In a major 4-2 decision last week, the state Supreme Court ruled that the state Superintendent of Public Instruction (SPI) does not have the constitutional authority to make administrative rules that have the force and effect of law.

The case settles an ongoing debate over the constitutional powers of the state superintendent. In this case, two licensed teachers and two school board members brought an action against superintendent Carolyn Stanford Taylor and the Department of Public Instruction (DPI), arguing that the SPI and DPI must receive written approval from the governor to promulgate an administrative rule, per statutory requirements.

The SPI and DPI argued that gubernatorial approval was unconstitutional because the Wisconsin constitution states that no other officer may be placed in a position equal or superior to that of the SPI with regard to the "supervision of public instruction."

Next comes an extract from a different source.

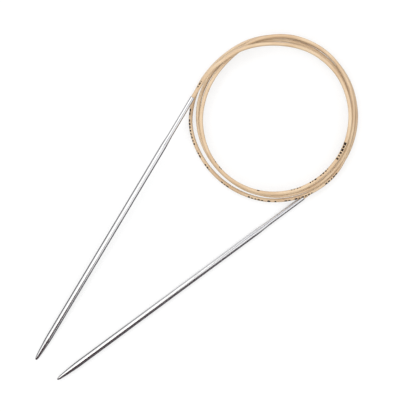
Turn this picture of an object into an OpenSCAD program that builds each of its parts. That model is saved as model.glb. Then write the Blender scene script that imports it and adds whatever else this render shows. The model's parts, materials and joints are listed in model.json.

In 2016, as the Wisconsin Institute for Law & Liberty (WILL) observes, a divided Supreme Court held that a law requiring the Department of Public Instruction to obtain gubernatorial approval for regulations was an unconstitutional violation of the superintendent's constitutional right to supervise public instruction.

However, while that decision produced a decision, it did not produce a majority for a legal rule, and in 2017 the issue arose again when superintendent Tony Evers refused to follow the requirements of the newly enacted REINS Act, a law that provided more oversight over all agencies' rule making. Evers cited the 2016 decision in refusing to follow the new law.

WILL went to court on behalf of the petitioners, asking the Supreme Court to hear the case directly, which the court did.

This week, WILL president and general counsel Rick Esenberg praised the decision.

"Today, the Wisconsin Supreme Court held that the state superintendent of Public Instruction does not have the constitutional right to make laws," Esenberg said. "While the legislature can delegate the limited authority to make rules, today's decision makes clear that it can also limit and control this rule making. It may ask the governor to exercise accountability by approving proposed rules."

Esenberg said the decision was also a victory for school choice.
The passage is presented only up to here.